Delete missing rows from source for specific source

E-mail notifications

Adrian Ursu

Posted on 15/07/2024 08:21:15

Hi guys,

I have a project where we get products from multiple external sources.

The problem we have to solve is removing the missing products depending on the source of the data.

I am unsure if we can configure the DataIntegration job to delete the missing rows for a specific data source based on a filter on the table mapping.

Any suggestions?

Thank you,
Adrian

Replies

Rasmus Sanggaard

Posted on 15/07/2024 09:03:04

Hi Adrian,

You could create a data integration activity for each source with a source setting of deleting missing rows.

BR Rasmus Sanggaard

Adrian Ursu

Posted on 15/07/2024 09:14:56

Hi Rasmus,

I already have separate data integration jobs for each source, apart from setting the "delete missing rows".

How do I prevent each job to delete the products from the other sources?

Thank you,
Adrian

Imar Spaanjaars

Posted on 15/07/2024 09:43:36

I don't think that's possible, as it seems that Delete missing rows deletes all rows that are not in the source. So, running an import against Source A will delete all missing A rows, but also ALL B rows.

We normally solve this ourselves with some subscribers that run at the end of the job. A bit messy, quite invisible and open for index and cache issues, but it usually somewhat works.

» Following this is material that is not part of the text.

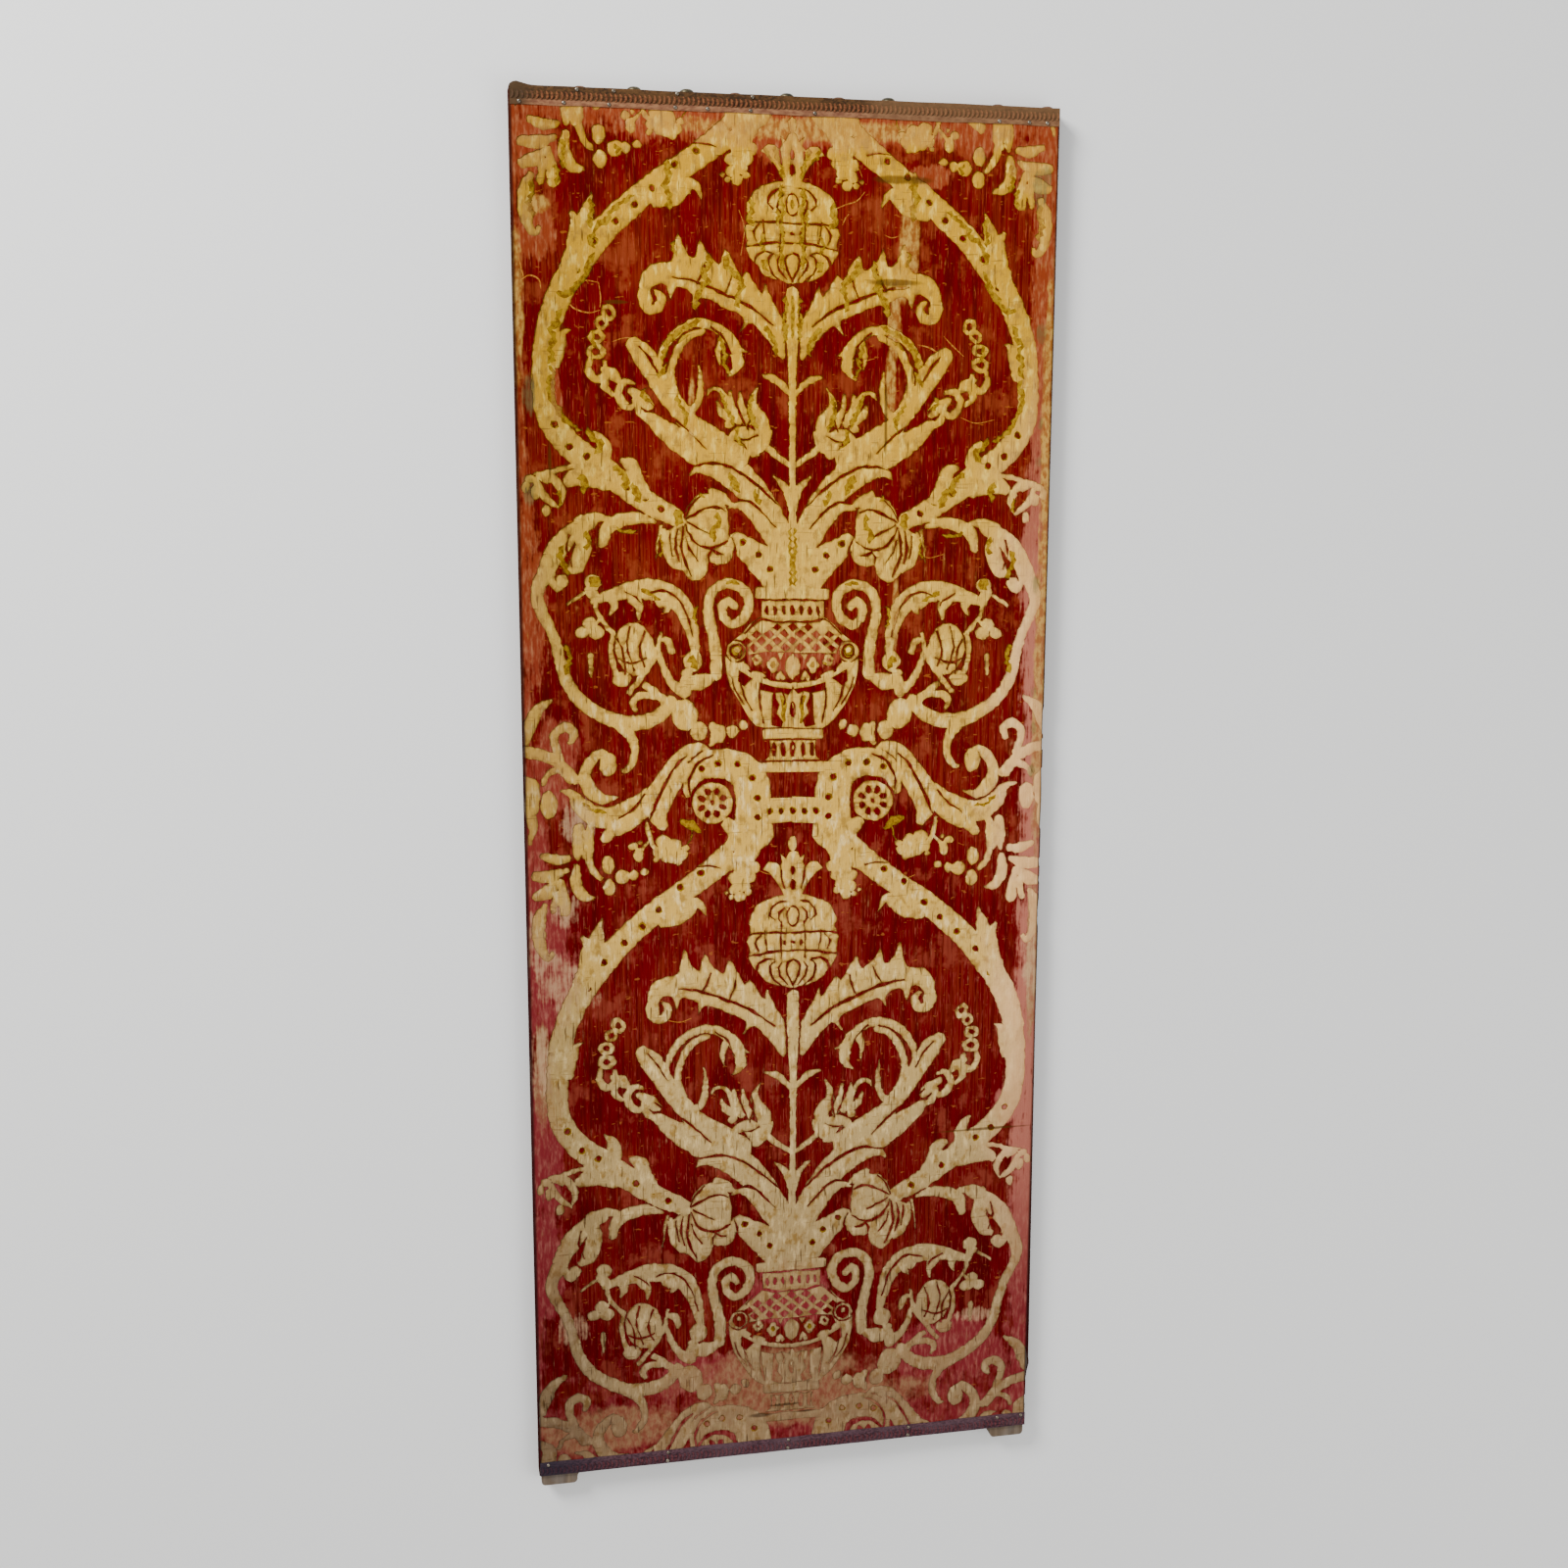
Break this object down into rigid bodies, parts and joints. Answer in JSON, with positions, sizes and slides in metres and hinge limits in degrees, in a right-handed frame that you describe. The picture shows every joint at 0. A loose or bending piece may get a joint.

What would be *really* nice if we could specify one or more filters on the Delete operation, like we do on the source. Then you could check "Delete missing rows" and then configure one or more filters like "ProductSource = 'A'" for job A which would then delete all missing rows but only when then their source equals A. Or we could add ProductUpdate < DateTime.Now.AddDays(-21) to only remove products we haven't seen since the last 3 weeks. I can't count the solutions where this would have saved tons of custom development work!

Imar

Rasmus Sanggaard

Posted on 15/07/2024 10:01:56

Hi,

Ah, I understand now. We will look for a solution to the problem. I have noted it down and added it to the backlog for future improvements.

BR Rasmus Sanggaard

Adrian Ursu

Posted on 15/07/2024 10:26:50

Hi guys,

Maybe using the filter you define on the Table mapping?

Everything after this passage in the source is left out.